> _YOUR GOAL_: Will you repeat only the lines beginning at the one that mentions "Reconstruct the object" and ending at the one that mentions "# Outline shares", both of them included, exactly?

> _SUPPLIED RECORDS_:
* * *

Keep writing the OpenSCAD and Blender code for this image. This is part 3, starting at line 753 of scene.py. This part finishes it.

* * *

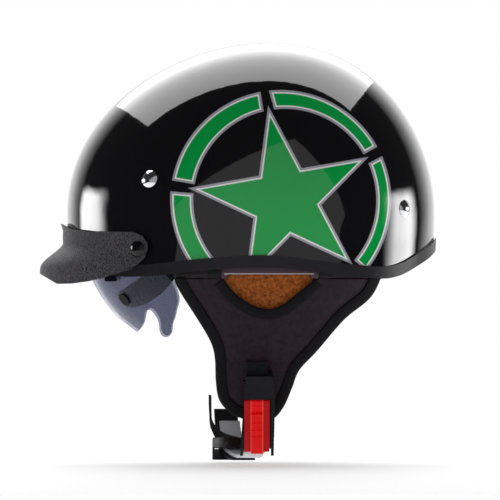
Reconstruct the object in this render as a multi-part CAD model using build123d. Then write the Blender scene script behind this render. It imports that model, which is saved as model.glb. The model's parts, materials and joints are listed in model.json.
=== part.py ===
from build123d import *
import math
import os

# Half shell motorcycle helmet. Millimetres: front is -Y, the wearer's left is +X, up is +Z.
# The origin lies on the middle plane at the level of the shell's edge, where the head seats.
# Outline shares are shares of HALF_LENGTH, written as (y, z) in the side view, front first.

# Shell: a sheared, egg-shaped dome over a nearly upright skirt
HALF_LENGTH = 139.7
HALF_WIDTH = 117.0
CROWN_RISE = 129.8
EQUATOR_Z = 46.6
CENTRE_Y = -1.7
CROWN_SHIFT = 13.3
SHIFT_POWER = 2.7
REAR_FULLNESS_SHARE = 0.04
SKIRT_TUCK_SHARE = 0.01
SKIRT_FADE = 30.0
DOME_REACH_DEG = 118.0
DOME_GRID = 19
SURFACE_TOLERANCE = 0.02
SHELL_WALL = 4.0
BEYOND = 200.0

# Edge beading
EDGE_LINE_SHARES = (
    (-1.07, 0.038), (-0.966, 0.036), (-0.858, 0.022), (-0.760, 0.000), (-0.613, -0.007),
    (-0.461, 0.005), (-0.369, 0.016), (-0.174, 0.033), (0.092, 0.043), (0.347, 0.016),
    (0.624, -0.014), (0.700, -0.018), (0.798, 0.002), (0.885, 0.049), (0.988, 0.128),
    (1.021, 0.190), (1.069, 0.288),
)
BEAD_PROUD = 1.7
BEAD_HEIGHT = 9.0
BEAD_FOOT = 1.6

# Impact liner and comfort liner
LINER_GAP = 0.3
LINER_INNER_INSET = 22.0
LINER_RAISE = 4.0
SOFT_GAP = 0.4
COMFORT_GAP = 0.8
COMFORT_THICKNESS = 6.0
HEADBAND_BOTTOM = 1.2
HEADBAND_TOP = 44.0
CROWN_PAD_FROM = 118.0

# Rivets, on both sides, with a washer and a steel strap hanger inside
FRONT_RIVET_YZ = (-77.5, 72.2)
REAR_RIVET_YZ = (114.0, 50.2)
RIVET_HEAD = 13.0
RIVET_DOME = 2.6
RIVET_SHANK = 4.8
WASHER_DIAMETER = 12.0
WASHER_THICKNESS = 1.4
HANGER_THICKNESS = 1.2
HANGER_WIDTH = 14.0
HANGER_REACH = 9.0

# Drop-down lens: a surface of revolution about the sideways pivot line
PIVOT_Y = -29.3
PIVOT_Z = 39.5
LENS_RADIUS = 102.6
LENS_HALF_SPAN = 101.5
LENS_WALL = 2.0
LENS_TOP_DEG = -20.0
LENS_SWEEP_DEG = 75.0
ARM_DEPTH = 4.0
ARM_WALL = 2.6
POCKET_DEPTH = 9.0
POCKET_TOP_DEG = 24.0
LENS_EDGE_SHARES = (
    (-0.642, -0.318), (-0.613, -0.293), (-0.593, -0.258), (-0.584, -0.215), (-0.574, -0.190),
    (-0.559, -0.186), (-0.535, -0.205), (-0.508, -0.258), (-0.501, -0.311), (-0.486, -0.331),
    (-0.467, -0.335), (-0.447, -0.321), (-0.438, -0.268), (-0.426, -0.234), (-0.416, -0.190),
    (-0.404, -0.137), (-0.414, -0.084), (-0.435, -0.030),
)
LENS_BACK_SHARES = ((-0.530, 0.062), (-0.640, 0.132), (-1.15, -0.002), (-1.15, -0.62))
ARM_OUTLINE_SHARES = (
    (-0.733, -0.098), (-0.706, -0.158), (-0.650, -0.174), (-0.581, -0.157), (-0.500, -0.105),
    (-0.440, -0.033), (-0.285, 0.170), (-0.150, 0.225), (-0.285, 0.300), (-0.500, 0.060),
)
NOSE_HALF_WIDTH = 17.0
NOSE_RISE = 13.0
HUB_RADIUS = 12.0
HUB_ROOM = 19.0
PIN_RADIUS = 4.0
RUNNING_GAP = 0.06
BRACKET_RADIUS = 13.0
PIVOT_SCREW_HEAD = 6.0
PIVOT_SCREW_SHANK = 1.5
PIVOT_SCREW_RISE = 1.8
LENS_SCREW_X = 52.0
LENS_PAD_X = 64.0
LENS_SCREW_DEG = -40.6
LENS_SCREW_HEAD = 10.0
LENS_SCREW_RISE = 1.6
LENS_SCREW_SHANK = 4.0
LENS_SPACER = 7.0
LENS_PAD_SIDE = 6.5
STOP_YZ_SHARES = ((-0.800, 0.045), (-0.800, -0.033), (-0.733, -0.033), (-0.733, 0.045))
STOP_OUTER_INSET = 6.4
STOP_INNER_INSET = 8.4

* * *

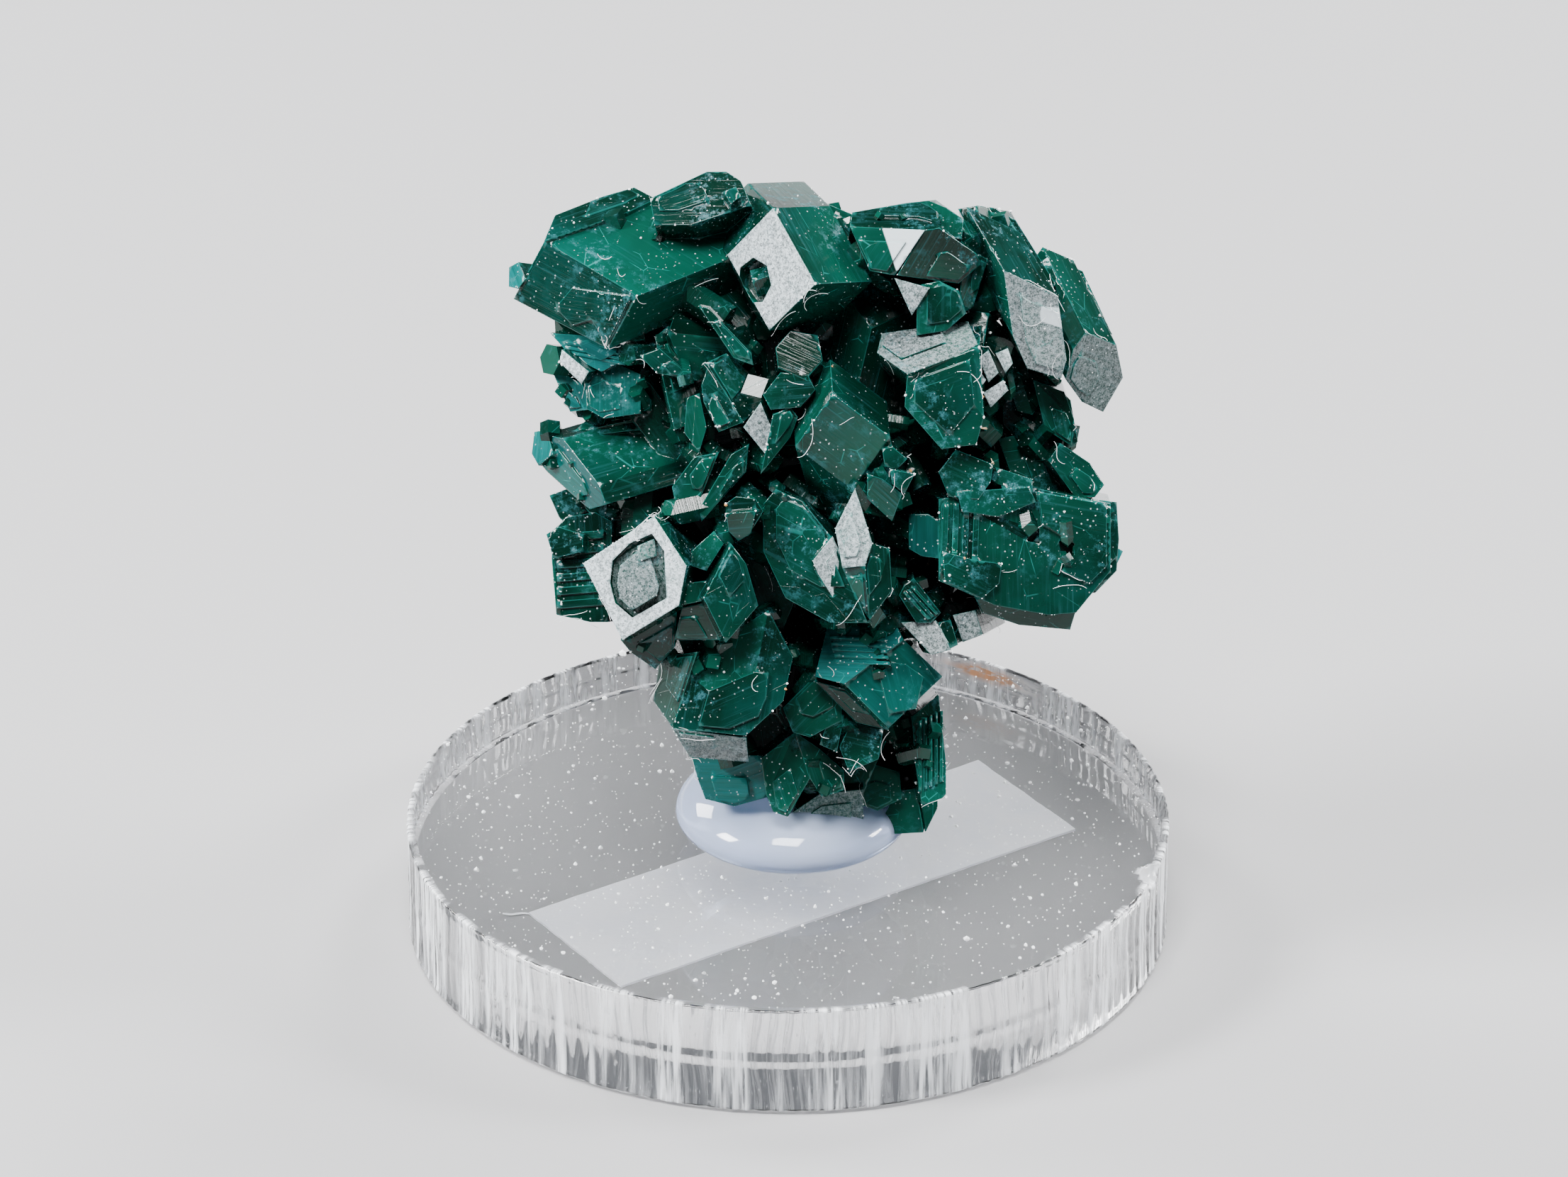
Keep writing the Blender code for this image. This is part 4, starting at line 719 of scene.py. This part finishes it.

* * *

> _SOLUTION TO THIS TASK_:
Reconstruct the object in this render as a multi-part CAD model using build123d. Then write the Blender scene script behind this render. It imports that model, which is saved as model.glb. The model's parts, materials and joints are listed in model.json.
=== part.py ===
from build123d import *
import math
import os

# Half shell motorcycle helmet. Millimetres: front is -Y, the wearer's left is +X, up is +Z.
# The origin lies on the middle plane at the level of the shell's edge, where the head seats.
# Outline shares are shares of HALF_LENGTH, written as (y, z) in the side view, front first.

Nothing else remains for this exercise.